--- Dataset extract ---

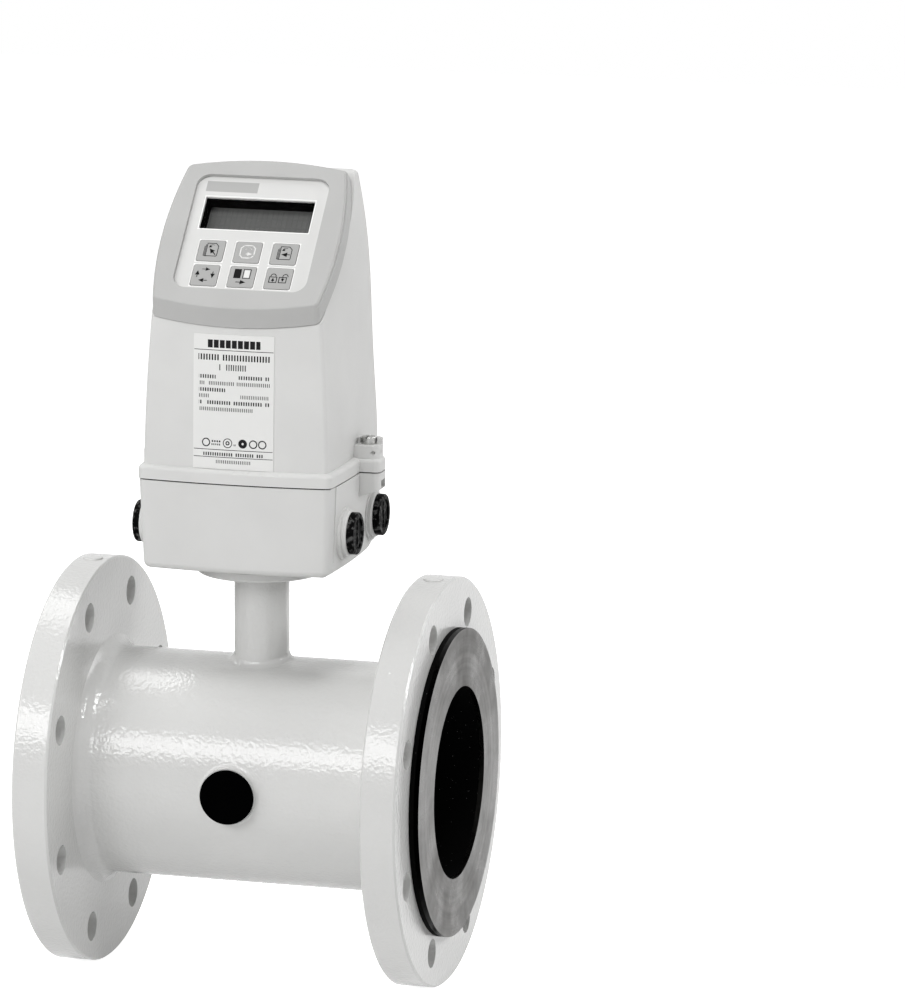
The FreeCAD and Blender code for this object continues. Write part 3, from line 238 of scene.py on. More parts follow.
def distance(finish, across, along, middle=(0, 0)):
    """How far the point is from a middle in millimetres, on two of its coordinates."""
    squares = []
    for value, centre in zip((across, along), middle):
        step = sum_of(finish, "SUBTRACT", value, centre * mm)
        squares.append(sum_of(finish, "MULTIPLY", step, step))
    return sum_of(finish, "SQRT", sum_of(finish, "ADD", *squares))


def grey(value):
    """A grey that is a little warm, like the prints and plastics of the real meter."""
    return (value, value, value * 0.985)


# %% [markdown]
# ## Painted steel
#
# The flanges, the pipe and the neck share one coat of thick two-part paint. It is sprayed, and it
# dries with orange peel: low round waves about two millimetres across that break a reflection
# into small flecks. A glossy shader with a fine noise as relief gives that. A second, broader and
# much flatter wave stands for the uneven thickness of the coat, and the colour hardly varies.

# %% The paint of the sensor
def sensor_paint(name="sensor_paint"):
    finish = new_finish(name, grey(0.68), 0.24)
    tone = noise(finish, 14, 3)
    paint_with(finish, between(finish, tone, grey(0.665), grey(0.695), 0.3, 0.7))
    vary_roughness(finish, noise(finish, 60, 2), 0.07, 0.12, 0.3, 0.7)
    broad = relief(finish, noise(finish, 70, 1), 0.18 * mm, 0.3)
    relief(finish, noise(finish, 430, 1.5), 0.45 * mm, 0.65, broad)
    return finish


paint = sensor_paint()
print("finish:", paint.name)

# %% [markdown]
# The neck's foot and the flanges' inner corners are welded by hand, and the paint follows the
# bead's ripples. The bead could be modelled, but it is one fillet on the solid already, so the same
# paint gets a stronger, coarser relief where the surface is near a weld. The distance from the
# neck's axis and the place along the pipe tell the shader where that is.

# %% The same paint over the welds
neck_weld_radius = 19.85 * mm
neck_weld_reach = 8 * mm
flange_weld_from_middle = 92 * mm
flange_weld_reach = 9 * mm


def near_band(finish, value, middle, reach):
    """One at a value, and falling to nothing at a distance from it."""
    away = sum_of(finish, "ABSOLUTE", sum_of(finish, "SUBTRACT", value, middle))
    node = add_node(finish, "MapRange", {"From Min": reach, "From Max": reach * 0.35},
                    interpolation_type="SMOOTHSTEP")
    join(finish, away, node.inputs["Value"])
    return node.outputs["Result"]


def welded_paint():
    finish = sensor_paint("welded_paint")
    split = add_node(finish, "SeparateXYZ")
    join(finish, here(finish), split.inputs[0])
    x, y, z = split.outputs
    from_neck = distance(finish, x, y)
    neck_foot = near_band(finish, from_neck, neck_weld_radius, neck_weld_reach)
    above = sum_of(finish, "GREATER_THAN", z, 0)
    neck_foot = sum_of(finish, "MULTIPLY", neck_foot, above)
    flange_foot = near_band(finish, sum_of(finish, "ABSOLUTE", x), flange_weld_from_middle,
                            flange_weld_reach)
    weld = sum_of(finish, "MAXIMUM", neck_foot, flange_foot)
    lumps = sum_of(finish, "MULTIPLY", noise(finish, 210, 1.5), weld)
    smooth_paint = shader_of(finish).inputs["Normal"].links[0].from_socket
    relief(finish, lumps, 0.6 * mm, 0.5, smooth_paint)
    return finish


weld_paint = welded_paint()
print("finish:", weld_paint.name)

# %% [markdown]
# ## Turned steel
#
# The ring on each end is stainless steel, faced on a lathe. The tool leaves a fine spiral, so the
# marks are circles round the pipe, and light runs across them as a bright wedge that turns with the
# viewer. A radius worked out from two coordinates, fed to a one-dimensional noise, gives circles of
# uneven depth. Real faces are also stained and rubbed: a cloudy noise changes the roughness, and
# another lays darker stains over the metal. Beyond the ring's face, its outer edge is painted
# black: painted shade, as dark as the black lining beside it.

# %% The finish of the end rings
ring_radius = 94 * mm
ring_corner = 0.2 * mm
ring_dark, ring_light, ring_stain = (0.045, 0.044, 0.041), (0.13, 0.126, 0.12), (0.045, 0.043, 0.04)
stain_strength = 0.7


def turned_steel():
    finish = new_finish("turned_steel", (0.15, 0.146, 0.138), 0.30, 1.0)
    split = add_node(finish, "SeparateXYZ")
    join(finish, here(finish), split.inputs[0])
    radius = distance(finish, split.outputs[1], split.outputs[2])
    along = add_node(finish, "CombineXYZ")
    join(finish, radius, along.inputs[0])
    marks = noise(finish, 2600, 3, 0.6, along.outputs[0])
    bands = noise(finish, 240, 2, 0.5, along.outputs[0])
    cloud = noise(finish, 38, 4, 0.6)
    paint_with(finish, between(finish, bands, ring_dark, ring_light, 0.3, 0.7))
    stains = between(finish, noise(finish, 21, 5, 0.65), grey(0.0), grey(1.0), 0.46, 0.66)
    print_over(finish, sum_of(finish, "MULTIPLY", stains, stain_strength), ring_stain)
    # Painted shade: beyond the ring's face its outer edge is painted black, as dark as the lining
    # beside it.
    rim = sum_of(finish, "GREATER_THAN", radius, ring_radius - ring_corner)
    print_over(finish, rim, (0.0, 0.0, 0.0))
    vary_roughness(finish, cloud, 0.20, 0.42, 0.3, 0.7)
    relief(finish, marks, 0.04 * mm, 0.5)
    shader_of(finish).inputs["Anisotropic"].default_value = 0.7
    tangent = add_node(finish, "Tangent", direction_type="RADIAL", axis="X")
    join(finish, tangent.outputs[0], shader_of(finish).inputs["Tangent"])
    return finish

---

The data above must be returned in full, exactly as written.

▶ [Final result]
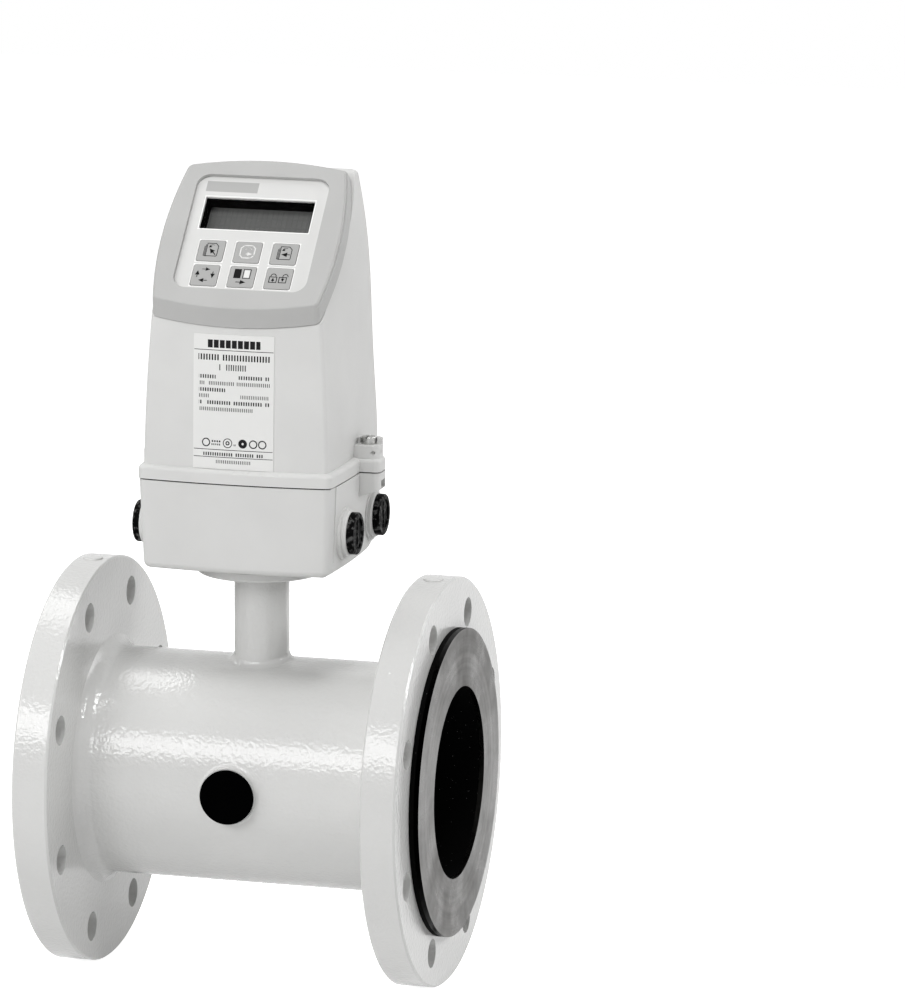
The FreeCAD and Blender code for this object continues. Write part 3, from line 238 of scene.py on. More parts follow.
def distance(finish, across, along, middle=(0, 0)):
    """How far the point is from a middle in millimetres, on two of its coordinates."""
    squares = []
    for value, centre in zip((across, along), middle):
        step = sum_of(finish, "SUBTRACT", value, centre * mm)
        squares.append(sum_of(finish, "MULTIPLY", step, step))
    return sum_of(finish, "SQRT", sum_of(finish, "ADD", *squares))


def grey(value):
    """A grey that is a little warm, like the prints and plastics of the real meter."""
    return (value, value, value * 0.985)


# %% [markdown]
# ## Painted steel
#
# The flanges, the pipe and the neck share one coat of thick two-part paint. It is sprayed, and it
# dries with orange peel: low round waves about two millimetres across that break a reflection
# into small flecks. A glossy shader with a fine noise as relief gives that. A second, broader and
# much flatter wave stands for the uneven thickness of the coat, and the colour hardly varies.

# %% The paint of the sensor
def sensor_paint(name="sensor_paint"):
    finish = new_finish(name, grey(0.68), 0.24)
    tone = noise(finish, 14, 3)
    paint_with(finish, between(finish, tone, grey(0.665), grey(0.695), 0.3, 0.7))
    vary_roughness(finish, noise(finish, 60, 2), 0.07, 0.12, 0.3, 0.7)
    broad = relief(finish, noise(finish, 70, 1), 0.18 * mm, 0.3)
    relief(finish, noise(finish, 430, 1.5), 0.45 * mm, 0.65, broad)
    return finish


paint = sensor_paint()
print("finish:", paint.name)

# %% [markdown]
# The neck's foot and the flanges' inner corners are welded by hand, and the paint follows the
# bead's ripples. The bead could be modelled, but it is one fillet on the solid already, so the same
# paint gets a stronger, coarser relief where the surface is near a weld. The distance from the
# neck's axis and the place along the pipe tell the shader where that is.

# %% The same paint over the welds
neck_weld_radius = 19.85 * mm
neck_weld_reach = 8 * mm
flange_weld_from_middle = 92 * mm
flange_weld_reach = 9 * mm


def near_band(finish, value, middle, reach):
    """One at a value, and falling to nothing at a distance from it."""
    away = sum_of(finish, "ABSOLUTE", sum_of(finish, "SUBTRACT", value, middle))
    node = add_node(finish, "MapRange", {"From Min": reach, "From Max": reach * 0.35},
                    interpolation_type="SMOOTHSTEP")
    join(finish, away, node.inputs["Value"])
    return node.outputs["Result"]


def welded_paint():
    finish = sensor_paint("welded_paint")
    split = add_node(finish, "SeparateXYZ")
    join(finish, here(finish), split.inputs[0])
    x, y, z = split.outputs
    from_neck = distance(finish, x, y)
    neck_foot = near_band(finish, from_neck, neck_weld_radius, neck_weld_reach)
    above = sum_of(finish, "GREATER_THAN", z, 0)
    neck_foot = sum_of(finish, "MULTIPLY", neck_foot, above)
    flange_foot = near_band(finish, sum_of(finish, "ABSOLUTE", x), flange_weld_from_middle,
                            flange_weld_reach)
    weld = sum_of(finish, "MAXIMUM", neck_foot, flange_foot)
    lumps = sum_of(finish, "MULTIPLY", noise(finish, 210, 1.5), weld)
    smooth_paint = shader_of(finish).inputs["Normal"].links[0].from_socket
    relief(finish, lumps, 0.6 * mm, 0.5, smooth_paint)
    return finish


weld_paint = welded_paint()
print("finish:", weld_paint.name)

# %% [markdown]
# ## Turned steel
#
# The ring on each end is stainless steel, faced on a lathe. The tool leaves a fine spiral, so the
# marks are circles round the pipe, and light runs across them as a bright wedge that turns with the
# viewer. A radius worked out from two coordinates, fed to a one-dimensional noise, gives circles of
# uneven depth. Real faces are also stained and rubbed: a cloudy noise changes the roughness, and
# another lays darker stains over the metal. Beyond the ring's face, its outer edge is painted
# black: painted shade, as dark as the black lining beside it.

# %% The finish of the end rings
ring_radius = 94 * mm
ring_corner = 0.2 * mm
ring_dark, ring_light, ring_stain = (0.045, 0.044, 0.041), (0.13, 0.126, 0.12), (0.045, 0.043, 0.04)
stain_strength = 0.7


def turned_steel():
    finish = new_finish("turned_steel", (0.15, 0.146, 0.138), 0.30, 1.0)
    split = add_node(finish, "SeparateXYZ")
    join(finish, here(finish), split.inputs[0])
    radius = distance(finish, split.outputs[1], split.outputs[2])
    along = add_node(finish, "CombineXYZ")
    join(finish, radius, along.inputs[0])
    marks = noise(finish, 2600, 3, 0.6, along.outputs[0])
    bands = noise(finish, 240, 2, 0.5, along.outputs[0])
    cloud = noise(finish, 38, 4, 0.6)
    paint_with(finish, between(finish, bands, ring_dark, ring_light, 0.3, 0.7))
    stains = between(finish, noise(finish, 21, 5, 0.65), grey(0.0), grey(1.0), 0.46, 0.66)
    print_over(finish, sum_of(finish, "MULTIPLY", stains, stain_strength), ring_stain)
    # Painted shade: beyond the ring's face its outer edge is painted black, as dark as the lining
    # beside it.
    rim = sum_of(finish, "GREATER_THAN", radius, ring_radius - ring_corner)
    print_over(finish, rim, (0.0, 0.0, 0.0))
    vary_roughness(finish, cloud, 0.20, 0.42, 0.3, 0.7)
    relief(finish, marks, 0.04 * mm, 0.5)
    shader_of(finish).inputs["Anisotropic"].default_value = 0.7
    tangent = add_node(finish, "Tangent", direction_type="RADIAL", axis="X")
    join(finish, tangent.outputs[0], shader_of(finish).inputs["Tangent"])
    return finish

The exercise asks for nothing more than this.